What is the government doing internally to fight violent extremism?
The porous borders between Nigeria, Chad and Niger make it difficult for the military and local police to fight against Boko Haram since the conditions are conducive for cross-border hit and run attacks where insurgents can attack and escape back to Nigeria or assimilate into the community without detection.
The Nigerien military is working tirelessly to stop Boko Haram attacks. To assist with the protection of towns near the border with Nigeria, the National Guard stationed in Diffa administration have thwarted and defended towns from attacks, while also arresting suspected insurgents. Unfortunately, some of the defensive tactical decisions have resulted in Boko Haram successes whereby the insurgents have confiscated armoured vehicles and ammunition before escaping back to Nigeria.
In addition to fighting insurgency militarily, the Nigerien government has utilised the judicial system to prosecute suspected Boko Haram assailants. In February 2018, 81 captured insurgents from Niger, Nigeria and Chad stood trial. Although such trails are meant to illustrate to the people the consequences in engaging in terrorism and insurgency, human rights groups question the decision to have closed-door-trial where the public is not fully informed of the charges of the suspected Boko Haram members. Despite the concerns, the government is expecting nearly 1000 people to stand trial.
Cooperation among neighbouring countries
The devastating nature and scope of Boko Haram in Nigeria, Niger, Cameroon and Chad have forced the countries to cooperate against a common goal, the eradication of the extremist group. In April 2018, Nigeria and Niger carried out joint airstrikes against Boko Haram in Arege and Tumbun Rago region in Borno State in Nigeria where “several vehicles…were totally destroyed, killing all the occupants in the process.” Chad sent over 2000 troops to Niger in 2016 to counter Boko Haram but withdrew a year later, claiming the rise in security concerns in Diffa administration. On June 2nd, Chad, Niger, Libya and Sudan signed a border protection agreement that aims to “establish a cooperation mechanism for border security and the fight against transnational organised crime.”

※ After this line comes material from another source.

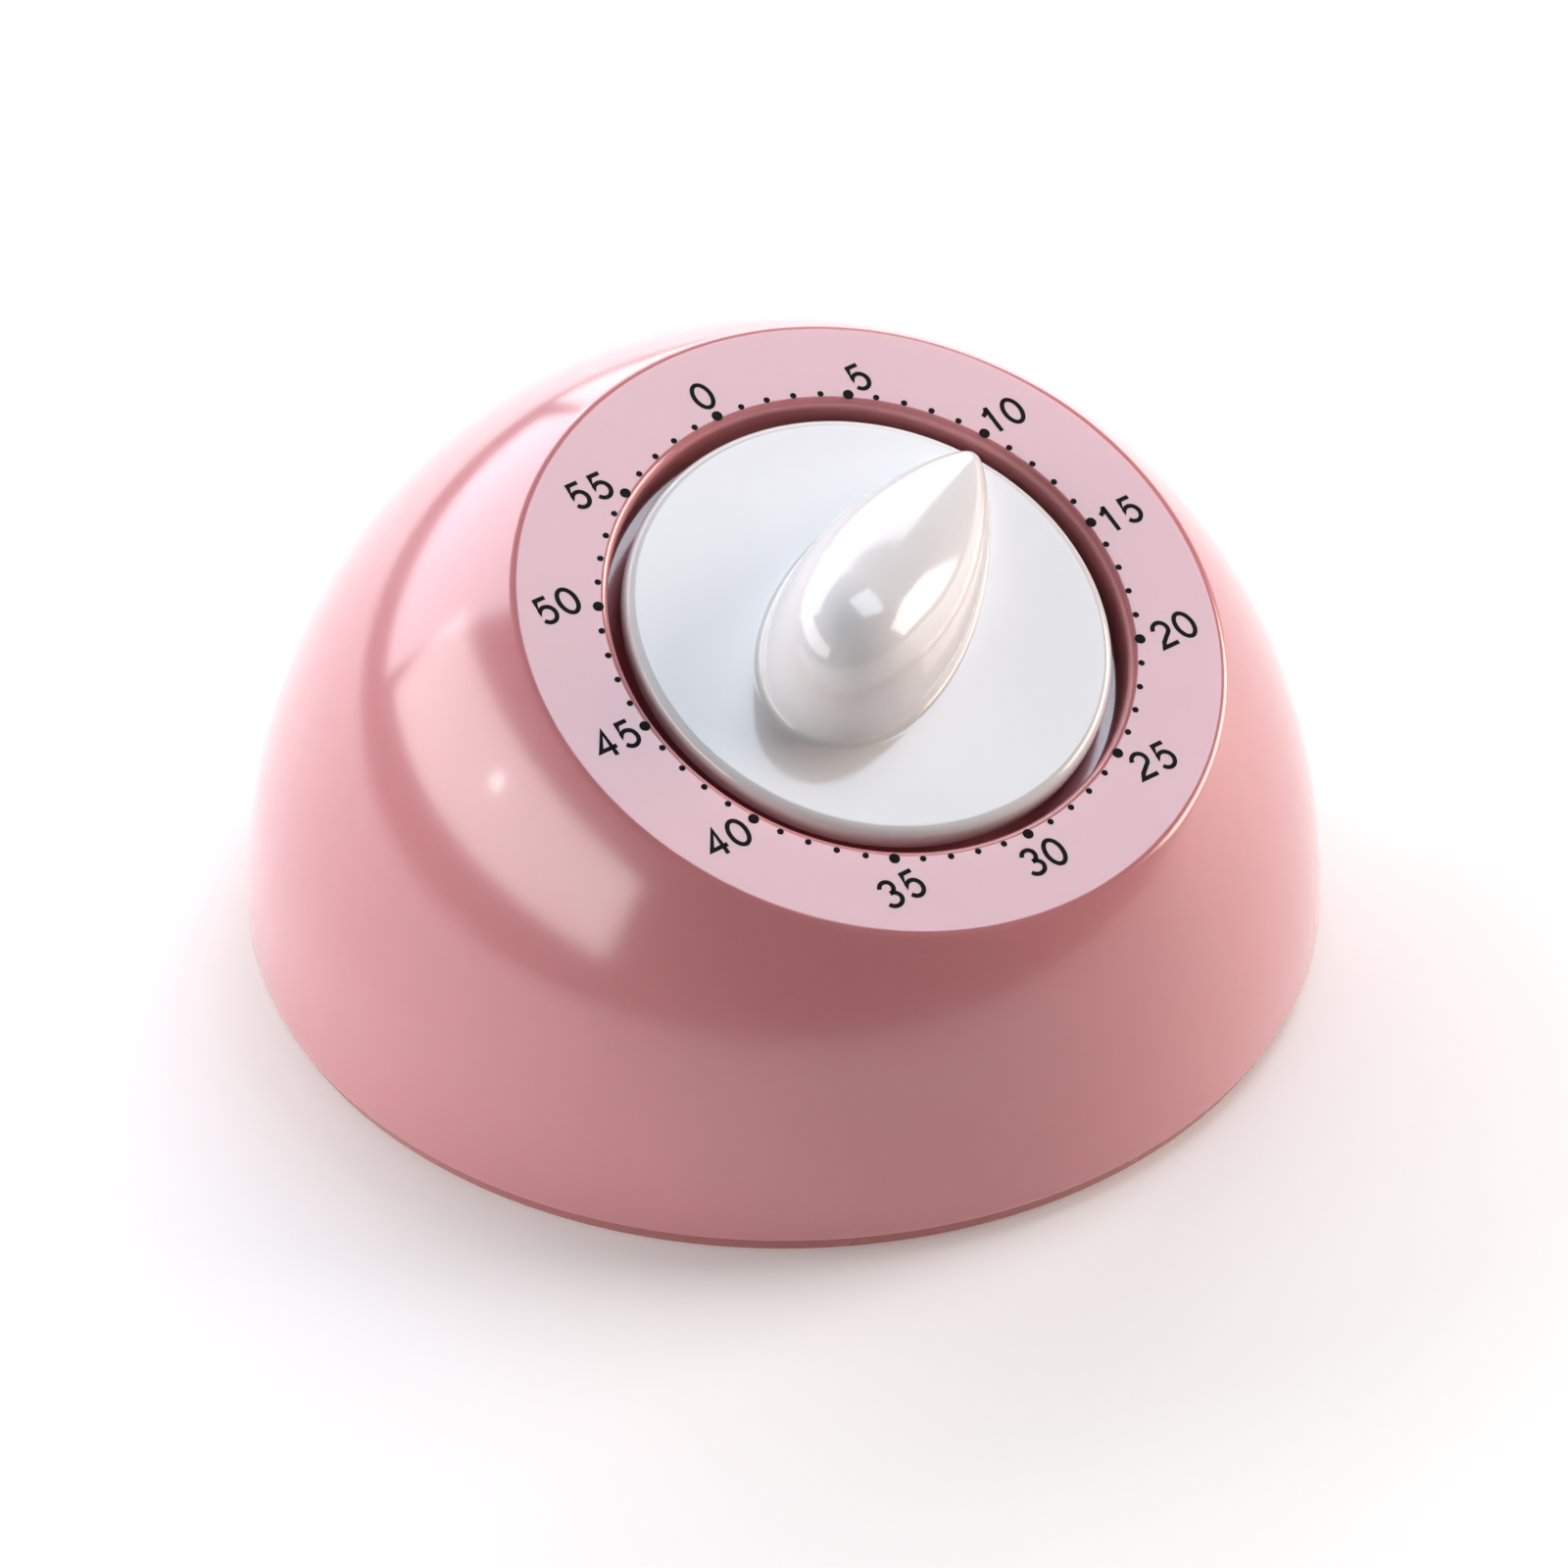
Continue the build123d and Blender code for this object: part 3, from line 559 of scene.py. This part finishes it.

Although it is laudable that Chad, Nigeria, Niger and Cameroon are cooperating militarily to combat violent extremism, they must also confront internal and regional circumstances that allow for the spread of these ideas. A study conducted by Libiscki and Jones shows that military is not a conducive tactic to confront either an insurgent group. The military has only a 25 % success rate in combating insurgent groups such as Boko Haram. An element of this should be tackled through their current Disarmament, Demobilisation and Reintegration (DDR) program where questions regarding joining, and recruitment must be asked in order to generate information about would identify potential vulnerable and susceptible persons.